29 Jun William Doesn’t Care
Over the course of my life, I have found that I do care about the opinion of others. While I don’t listen or react to every single one, there are a few people who’s opinions matter more; my fellow firefighters, my family and my wife.
When my wife and I started trying to have a baby, I knew that there was going to be one more person who’s opinions would matter to me.
Since I already knew that my co-workers, my family and my wife didn’t care about my ostomy, I knew that my future child wouldn’t either. Everyone in my life is accepting of my ostomy because of how open, honest and positive I am, so I knew that with that same attitude, my child would be, too.
The best thing about children is that they are born into the world without any prejudice. When William was born, his only cares were his dirty diapers, needing to be fed, and making sure that his parents were there to care for him.
Looking at my newborn child, I began to think of all the things that being a father entailed. I thought about teaching him to talk and walk, helping him ride a bike for the first time, giving him “the talk,” and most importantly, how I’d explain what the pouch on my stomach was. I figured that one day down the road, he and I would have a conversation, similar to the ones I’ve actually had with my nieces before.
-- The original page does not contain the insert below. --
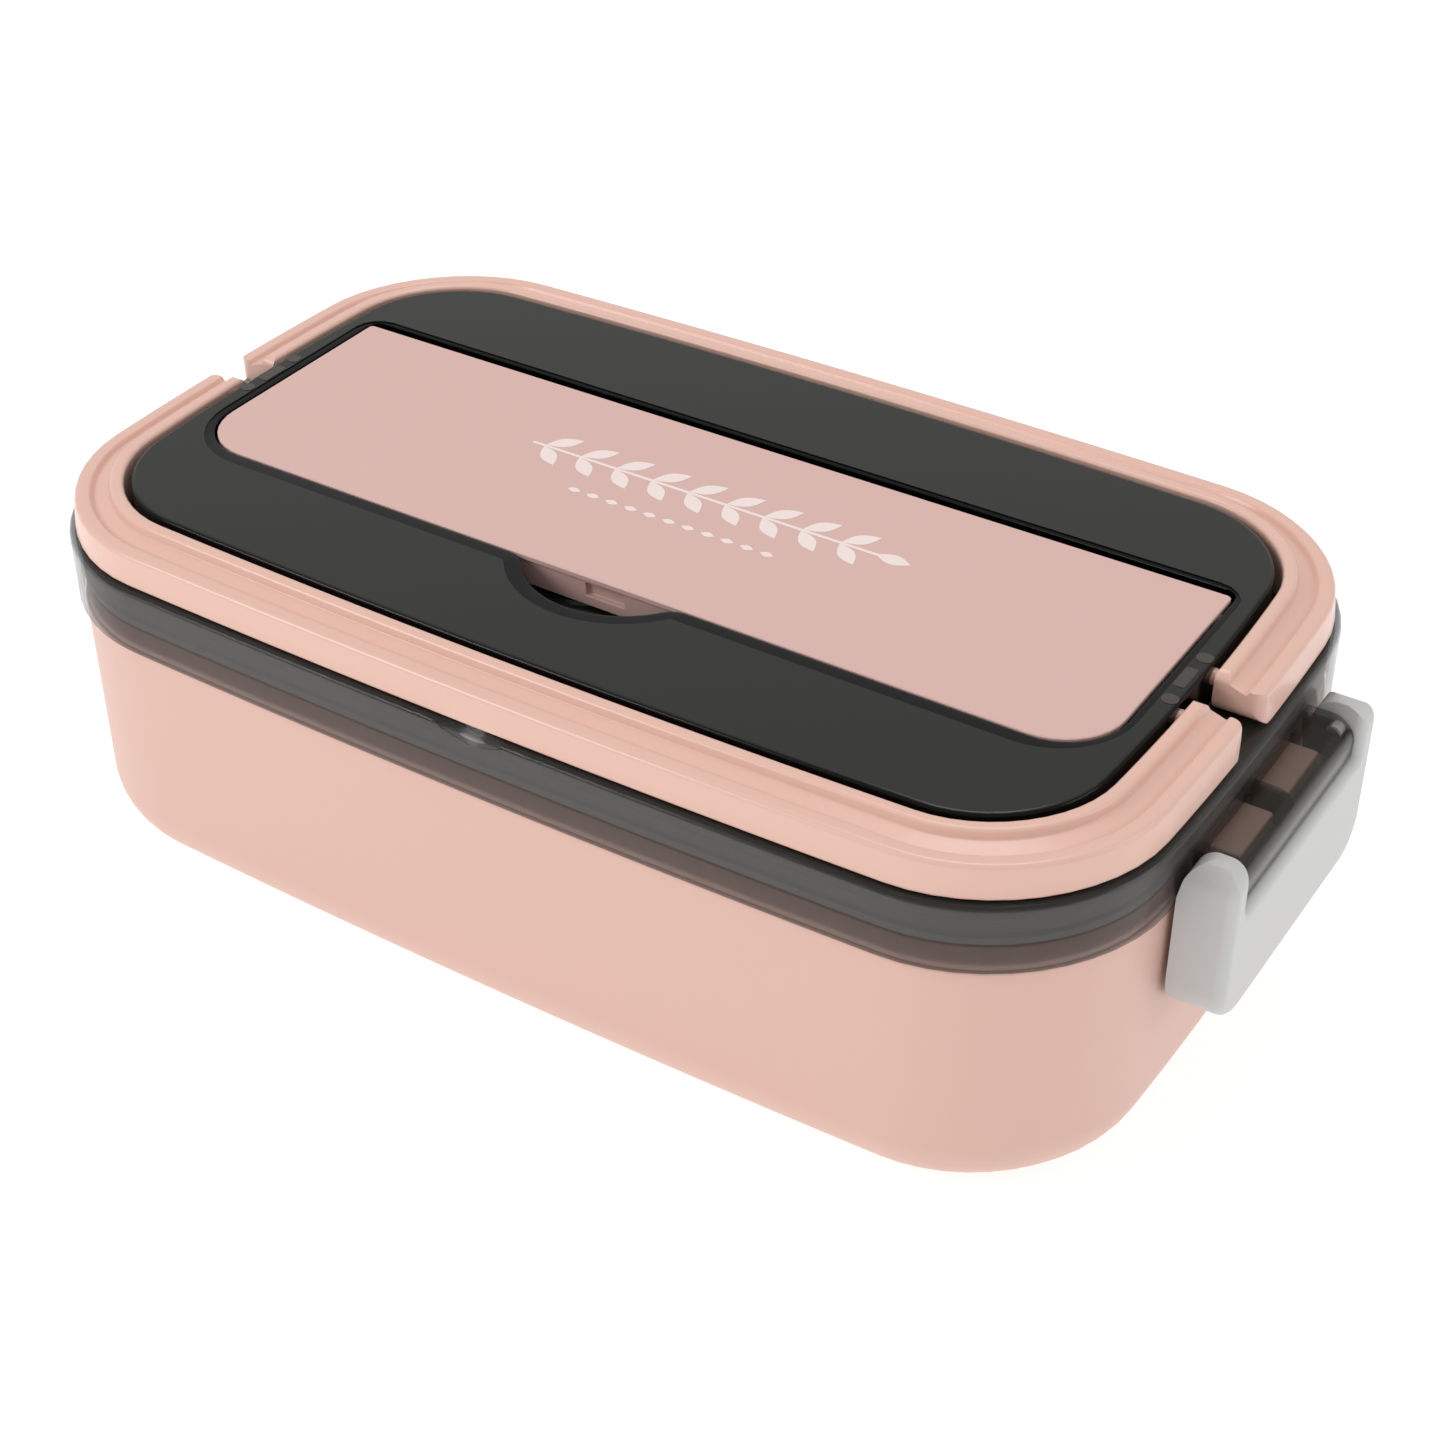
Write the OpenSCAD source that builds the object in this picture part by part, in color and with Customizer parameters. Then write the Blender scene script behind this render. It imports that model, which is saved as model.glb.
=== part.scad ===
// Bento lunch box: tub, clip-on lid with a cutlery well, hinged well cover,
// two folding handle halves and two end latches.
// The long side runs along X, the front is -Y and the box stands on Z = 0.

/* [Plan outline] */
// Half length of the inner edge of the handles, at the middle of a corner radius
half_x = 100; // [90:1:120]
// Half depth of the inner edge of the handles
half_y = 53.88; // [48:0.01:60]
// Corner radius of that outline
corner_r = 21.6; // [16:0.1:28]
// How far the short sides bow outwards
bow_x = 2.63; // [0:0.01:4]
// How far the long sides bow outwards
bow_y = 2.53; // [0:0.01:4]

/* [Tub] */
// Outer wall of the tub, outside the plan outline
tub_off = 10.07; // [9:0.01:12]
// Wall thickness of the tub
tub_wall = 2.17; // [1.5:0.01:3]
// Outer rounding between wall and bottom
tub_round = 12; // [8:0.5:16]
// Height of the step that the lid's skirt closes on
shoulder_z = 51.2; // [45:0.1:51.5]
// Top of the tub's rim
rim_z = 55.9; // [54:0.1:55.9]

/* [Lid] */
// Outer face of the lid's skirt, outside the plan outline
skirt_off = 11.13; // [10.8:0.01:13]
// Lower edge of the skirt
skirt_z = 51.93; // [51.6:0.01:54]
// Ledge that the handles lie on
ledge_z = 65.1; // [62:0.1:67]
// Top of the raised middle
plateau_z = 73.5; // [72:0.1:75]
// Edge of the raised middle, inside the plan outline
plateau_off = -1.3; // [-3:0.1:-1]
// Floor of the cutlery well
well_z = 58; // [57.5:0.1:62]

/* [Cover] */
// Half length of the cover
cover_x = 95.75; // [80:0.05:96]
// Front edge of the cover
cover_front = -27.56; // [-30:0.01:-20]
// Back edge of the cover
cover_back = 27.26; // [20:0.01:28]
// Thickness of the cover plate
cover_t = 1.2; // [1:0.1:2]

/* [Handles] */
// Half of the gap between the two handle halves
handle_gap = 4.7; // [3:0.1:6]
// Distance of each handle pivot from the middle
handle_pivot_y = 7; // [6.5:0.1:9]
// Height of the handle pivots
handle_pivot_z = 70.5; // [70.3:0.1:71]
// Radius of a handle pivot pin
handle_pin_r = 2; // [1.5:0.1:2]

/* [Latches] */
// Outer face of a latch
latch_x = 123.5; // [122:0.1:126]
// Half width of a latch
latch_y = 30.2; // [29:0.1:32]
// Lower edge of a latch
latch_z = 28.5; // [20:0.5:34]
// Height of the latch pivots
latch_pivot_z = 56.2; // [55.8:0.1:56.6]
// Distance of the latch pivots from the middle of the box
latch_pivot_x = 118.7; // [118.4:0.1:119]

/* [Hidden] */
$fn = 48;
running = 0.05;      // radial clearance of every pin in its bore
long = 320;          // longer than the whole box
skirt_t = 1.3;
plate_t = 2;
floor_t = 2.2;
plug_off = 6.9;
plug_z = 54.5;
well_half_x = 96.6;
well_front = -28.4;
well_deep_front = -24.8;
well_back = 29.3;
shelf_z = 66.2;
shell_t = 1.6;
notch_r = 19.5;
notch_y = -18.2;
notch_z = 64.8;
hinge_y = 22.6;
hinge_z = 70.6;
hinge_pin_r = 1.3;
cover_top = plateau_z - 0.2;
hood_y = 24;
hood_x = 117.2;
hood_z = 54.2;
hood_r = 4.8;
hood_t = 1.4;
hood_lip_z = 51.2;
latch_pin_r = 1.4;
latch_swing_r = 6.4;
knuckle_r = latch_x - latch_pivot_x;
knuckle_y = hood_y + 0.5;
latch_in_x = 113.3;
tab_x = 118.5;
pink = [0.90, 0.75, 0.69];
rose = [0.84, 0.70, 0.67];
smoke = [0.21, 0.21, 0.20];
pale = [0.82, 0.82, 0.81];

// ---------- plan outline: a rounded rectangle whose four sides bow outwards ----------
side_steps = 6;
long_steps = 12;
arc_steps = 12;

function lerp(a, b, t) = a + (b - a) * t;
function side(p, q, steps) = [for (i = [0:steps - 1]) [lerp(p[0], q[0], i / steps), lerp(p[1], q[1], i / steps)]];
function arc(c, r, from) = [for (i = [0:arc_steps - 1])
    let (t = from + 90 * i / arc_steps) [c[0] + r * cos(t), c[1] + r * sin(t)]];
function square_plan(a, b, cx, cy, r) = concat(
    side([a, -cy], [a, cy], side_steps), arc([cx, cy], r, 0),
    side([cx, b], [-cx, b], long_steps), arc([-cx, cy], r, 90),
    side([-a, cy], [-a, -cy], side_steps), arc([-cx, -cy], r, 180),
    side([-cx, -b], [cx, -b], long_steps), arc([cx, -cy], r, 270));
function bowed(p, a, b) = [
    p[0] + bow_x * (1 - pow(p[1] / b, 2)) * p[0] / a,
    p[1] + bow_y * (1 - pow(p[0] / a, 2)) * p[1] / b];
function outline(off) = let (a = half_x + off, b = half_y + off)
    [for (p = square_plan(a, b, half_x - corner_r, half_y - corner_r, corner_r + off)) bowed(p, a, b)];

module plan(off) {
    polygon(outline(off));
}

module slab(off, z0, z1) {
    translate([0, 0, z0])
        linear_extrude(z1 - z0) plan(off);
}

module ring(off_out, off_in, z0, z1) {
    translate([0, 0, z0])
        linear_extrude(z1 - z0)
            difference() {
                plan(off_out);
                plan(off_in);
            }
}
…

I imagined the conversation would start with how sick I became, how I was led down the path to a choice where I ultimately chose to live… and that’s why he’s alive!
While we were in the hospital with William only being a couple of days old, a friend of mine came up to take some newborn pictures (because that’s standard now!) While she was there, I asked her to do a picture of me topless, holding William to my chest with my ostomy showing.
This picture not only represents the love I have for myself, but the love I have for my child, all thanks to the ostomy that saved my life.
Oh, and yes, I plan to take another one with our next child, due December 2017!